Strictement rien à voir avec un simple petit excès de vitesse ! Et encore le Code pénal ne parle que de dénoncer un crime pas son auteur.
Sans compter que cet article 434-1 nous précise, immédiatement, que « sont exceptés des dispositions qui précèdent (sauf en ce qui concerne les crimes commis sur les mineurs de quinze ans) : 1° Les parents en ligne directe et leurs conjoints, ainsi que les frères et sœurs et leurs conjoints, de l'auteur ou du complice du crime ; 2° Le conjoint de l'auteur ou du complice du crime, ou la personne qui vit notoirement en situation maritale avec lui. »
Avec cette 13ème proposition, c'est tout simplement le droit de tout à chacun de se défendre que les parlementaires foulent aux pieds.
Si le titulaire du certificat d'immatriculation n'est pas en mesure de désigner l'auteur véritable et s'il ne peut prouver sa présence en d'autre lieux, le risque serait alors grand de se voir sanctionner. Car cette proposition n°13 reste extrêmement vague faisant référence à la « mauvaise foi » du propriétaire du véhicule.
Mais qui sera juge de cette mauvaise foi ? Le juge... mais d'après quels critères ? La bonne allure de l'automobiliste ?
Sur la nature de cette sanction, les parlementaires ne nous précisent rien. Mais n'oublions pas qu'outre cette sanction, le titulaire de la carte grise devra déjà assumer sa responsabilité pécuniaire.

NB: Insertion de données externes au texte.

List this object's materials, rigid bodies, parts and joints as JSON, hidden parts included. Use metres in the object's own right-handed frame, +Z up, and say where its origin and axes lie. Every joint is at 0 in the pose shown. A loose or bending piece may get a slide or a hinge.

Une double peine qui pourrait acculer les automobilistes à la délation. Et c'est ainsi qu'un père dénoncera peut être son fils, un fils peut être même innocent !
N'attendons donc pas que les parlementaires nous précisent la nature des sanctions qu'ils entendent voir infliger à celui qui refuserait la délation. Nous pouvons leur dire NON.
NON, nous ne souhaitons pas que la délation fleurisse au pays des Droits de l'Homme.